The Conflux and The Commons: A Floating Architecture for Exchange & Belonging
The Conflux and the Commons explores how existing waterways can be reimagined as active agents in reconnecting fragmented urban landscapes. Set in Manchester and Salford, the project begins with a simple yet critical question:
How can water be used to form symbiotic relationships across the expanding city, reconciling disconnection at the micro, meso, and macro scales?
Through a manifesto grounded in three key aims: setting the precedent for designing for the future now; rebelling against fast-urbanism; centring the water network as essential to sustainable development, the project offers an alternative urban approach rooted in contextual slow-urbanism.

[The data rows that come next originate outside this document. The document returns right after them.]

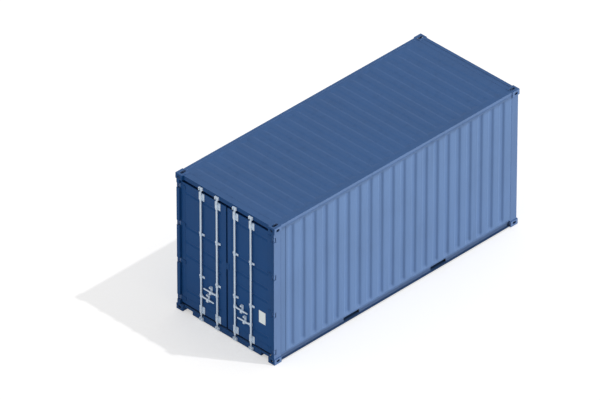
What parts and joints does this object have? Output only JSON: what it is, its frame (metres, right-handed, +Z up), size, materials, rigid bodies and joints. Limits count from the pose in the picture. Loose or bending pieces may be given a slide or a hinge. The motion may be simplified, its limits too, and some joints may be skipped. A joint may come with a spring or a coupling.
{
  "type": "shipping container",
  "caption": "High-cube freight container with corrugated steel walls, hollow corner castings, fork pockets and hinged end doors held by turning lock bars with lifting handles.",
  "frame": {"origin": "middle of the base, level with the feet of the bottom corner castings", "axes": "+Y along the length towards the closed end, the doors face -Y, +X to the right seen from the doors, +Z up"},
  "size_m": [2.438, 6.058, 2.896],
  "materials": {
    "frame_paint": "satin blue enamel, weathered",
    "panel_paint": "satin blue enamel on pressed steel",
    "roof_paint": "faded blue enamel",
    "door_paint": "satin blue enamel",
    "underframe_paint": "black underbody coating",
    "galvanised": "hot-dip galvanised",
    "fitting_paint": "satin blue enamel",
    "seal_rubber": "matt black",
    "floor_wood": "oiled plywood",
    "plate_metal": "satin, bare"
  },
  "bodies": {
    "frame": {"bottom_side_rails": "frame_paint", "cam_keepers": "galvanised", "closed_end_bottom_rail": "frame_paint", "closed_end_posts": "frame_paint", "closed_end_top_rail": "frame_paint", "closed_end_wall": "panel_paint", "corner_castings_bottom": "frame_paint", "corner_castings_top": "frame_paint", "cross_members": "underframe_paint", "door_header": "frame_paint", "door_posts": "frame_paint", "door_sill": "frame_paint", "floor": "floor_wood", "fork_pocket_mouths": "frame_paint", "fork_pocket_tops": "underframe_paint", "hinge_seats": "fitting_paint", "roof": "roof_paint", "side_walls": "panel_paint", "top_side_rails": "frame_paint"},
    "door_left": {"bar_bearings_left": "galvanised", "door_frame_left": "door_paint", "door_hinges_left": "fitting_paint", "door_panel_left": "door_paint", "door_seal_left": "seal_rubber", "handle_retainers_left": "galvanised"},
    "door_right": {"bar_bearings_right": "galvanised", "data_plate": "plate_metal", "door_frame_right": "door_paint", "door_hinges_right": "fitting_paint", "door_panel_right": "door_paint", "door_seal_right": "seal_rubber", "handle_retainers_right": "galvanised", "overlap_plate": "fitting_paint"},
    "bar_1": {"bar_forgings_1": "galvanised", "lock_bar_1": "galvanised"},
    "bar_2": {"bar_forgings_2": "galvanised", "lock_bar_2": "galvanised"},
    "bar_3": {"bar_forgings_3": "galvanised", "lock_bar_3": "galvanised"},
    "bar_4": {"bar_forgings_4": "galvanised", "lock_bar_4": "galvanised"},
    "handle_1": {"bar_handle_1": "galvanised"},
    "handle_2": {"bar_handle_2": "galvanised"},
    "handle_3": {"bar_handle_3": "galvanised"},
    "handle_4": {"bar_handle_4": "galvanised"}
  },
  "joints": [
    {"name": "door_left_hinge", "type": "hinge", "parent": "frame", "child": "door_left", "pos_m": [-1.181, -3.01, 1.45], "axis": [0, 0, -1], "range_deg": [0, 263]},
    {"name": "door_right_hinge", "type": "hinge", "parent": "frame", "child": "door_right", "pos_m": [1.181, -3.01, 1.45], "axis": [0, 0, 1], "range_deg": [0, 263]},
    {"name": "bar_1_turn", "type": "hinge", "parent": "door_left", "child": "bar_1", "pos_m": [-0.615, -3.006, 1.45], "axis": [0, 0, 1], "range_deg": [-110, 0]},
    {"name": "handle_1_lift", "type": "hinge", "parent": "bar_1", "child": "handle_1", "pos_m": [-0.574, -3.0175, 0.564], "axis": [0, -1, 0], "range_deg": [0, 12]},
    {"name": "bar_2_turn", "type": "hinge", "parent": "door_left", "child": "bar_2", "pos_m": [-0.219, -3.006, 1.45], "axis": [0, 0, -1], "range_deg": [-110, 0]},
    {"name": "handle_2_lift", "type": "hinge", "parent": "bar_2", "child": "handle_2", "pos_m": [-0.26, -3.0175, 0.759], "axis": [0, 1, 0], "range_deg": [0, 12]},
    {"name": "bar_3_turn", "type": "hinge", "parent": "door_right", "child": "bar_3", "pos_m": [0.219, -3.006, 1.45], "axis": [0, 0, 1], "range_deg": [-110, 0]},
    {"name": "handle_3_lift", "type": "hinge", "parent": "bar_3", "child": "handle_3", "pos_m": [0.26, -3.0175, 0.759], "axis": [0, -1, 0], "range_deg": [0, 12]},
    {"name": "bar_4_turn", "type": "hinge", "parent": "door_right", "child": "bar_4", "pos_m": [0.615, -3.006, 1.45], "axis": [0, 0, -1], "range_deg": [-110, 0]},
    {"name": "handle_4_lift", "type": "hinge", "parent": "bar_4", "child": "handle_4", "pos_m": [0.574, -3.0175, 0.564], "axis": [0, 1, 0], "range_deg": [0, 12]}
  ]
}
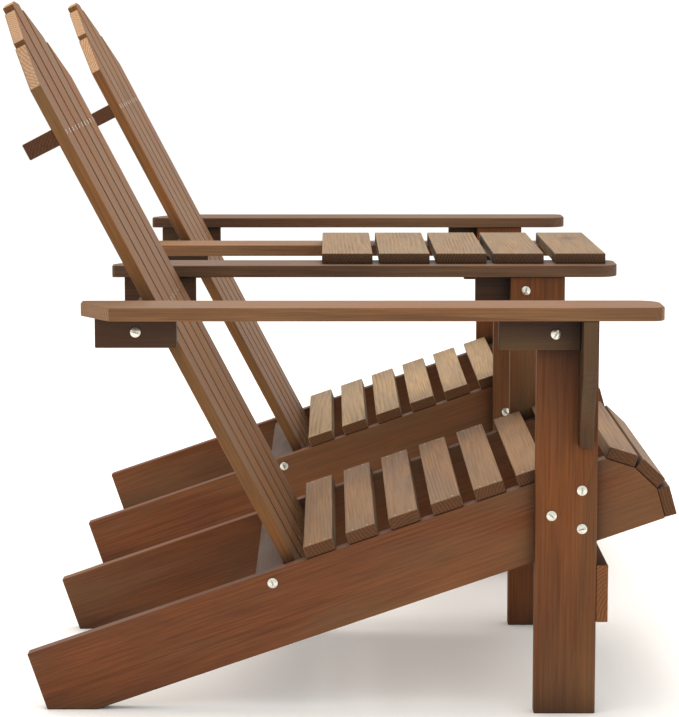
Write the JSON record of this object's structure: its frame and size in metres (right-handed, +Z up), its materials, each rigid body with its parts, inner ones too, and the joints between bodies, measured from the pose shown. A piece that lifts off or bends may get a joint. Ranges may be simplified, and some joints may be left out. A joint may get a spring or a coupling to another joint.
{
  "type": "twin adirondack chair",
  "caption": "Two reclined slatted garden chairs side by side, with arched backs and flat armrests, joined by a small slatted table between them.",
  "frame": {"origin": "on the ground, under the middle of the bounding box", "axes": "+Z up, chairs face -Y, +X along the row of seats"},
  "size_m": [1.5, 0.8728, 0.9018],
  "materials": {
    "stained_fir": "satin brown stain over planed fir",
    "zinc_plated_steel": "bright zinc"
  },
  "bodies": {
    "root": {"bolts": "zinc_plated_steel", "corbels": "stained_fir", "front_stretcher": "stained_fir", "left_arm_blocks": "stained_fir", "left_back_slat_1": "stained_fir", "left_back_slat_2": "stained_fir", "left_back_slat_3": "stained_fir", "left_back_slat_4": "stained_fir", "left_back_slat_5": "stained_fir", "left_inner_armrest": "stained_fir", "left_inner_front_leg": "stained_fir", "left_inner_stringer": "stained_fir", "left_lower_batten": "stained_fir", "left_middle_batten": "stained_fir", "left_nose_slat_1": "stained_fir", "left_nose_slat_2": "stained_fir", "left_nose_slat_3": "stained_fir", "left_outer_armrest": "stained_fir", "left_outer_front_leg": "stained_fir", "left_outer_stringer": "stained_fir", "left_seat_slat_1": "stained_fir", "left_seat_slat_2": "stained_fir", "left_seat_slat_3": "stained_fir", "left_seat_slat_4": "stained_fir", "left_seat_slat_5": "stained_fir", "left_seat_slat_6": "stained_fir", "left_seat_slat_7": "stained_fir", "left_upper_batten": "stained_fir", "right_arm_blocks": "stained_fir", "right_back_slat_1": "stained_fir", "right_back_slat_2": "stained_fir", "right_back_slat_3": "stained_fir", "right_back_slat_4": "stained_fir", "right_back_slat_5": "stained_fir", "right_inner_armrest": "stained_fir", "right_inner_front_leg": "stained_fir", "right_inner_stringer": "stained_fir", "right_lower_batten": "stained_fir", "right_middle_batten": "stained_fir", "right_nose_slat_1": "stained_fir", "right_nose_slat_2": "stained_fir", "right_nose_slat_3": "stained_fir", "right_outer_armrest": "stained_fir", "right_outer_front_leg": "stained_fir", "right_outer_stringer": "stained_fir", "right_seat_slat_1": "stained_fir", "right_seat_slat_2": "stained_fir", "right_seat_slat_3": "stained_fir", "right_seat_slat_4": "stained_fir", "right_seat_slat_5": "stained_fir", "right_seat_slat_6": "stained_fir", "right_seat_slat_7": "stained_fir", "right_upper_batten": "stained_fir", "screws_and_brads": "zinc_plated_steel", "sleeve_nuts": "zinc_plated_steel", "table_slat_1": "stained_fir", "table_slat_2": "stained_fir", "table_slat_3": "stained_fir", "table_slat_4": "stained_fir", "table_slat_5": "stained_fir"}
  },
  "joints": []
}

Inspired by Deleuze and Guattari’s concept of the rhizome, the design strategy unfolds as a network of decentralised, adaptive interventions. This spatial strategy operate across scales: from tactile, human-level engagements with water at the micro scale, to ecological and social infrastructure at the meso scale, and broader watershed and governance strategies at the macro scale. Each intervention is site-specific, not to be replicated in form, but in ethos and process.
As the network expands, so too does its potential. While anchored in the canals of Manchester and Salford, the project imagines a future in which these strategies become precedent for other post-industrial cities across the UK - and eventually, internationally. This is not a blueprint, but a call to reimagine the role of water as connective vehicle in our urban futures: relational, resilient, and radically contextual.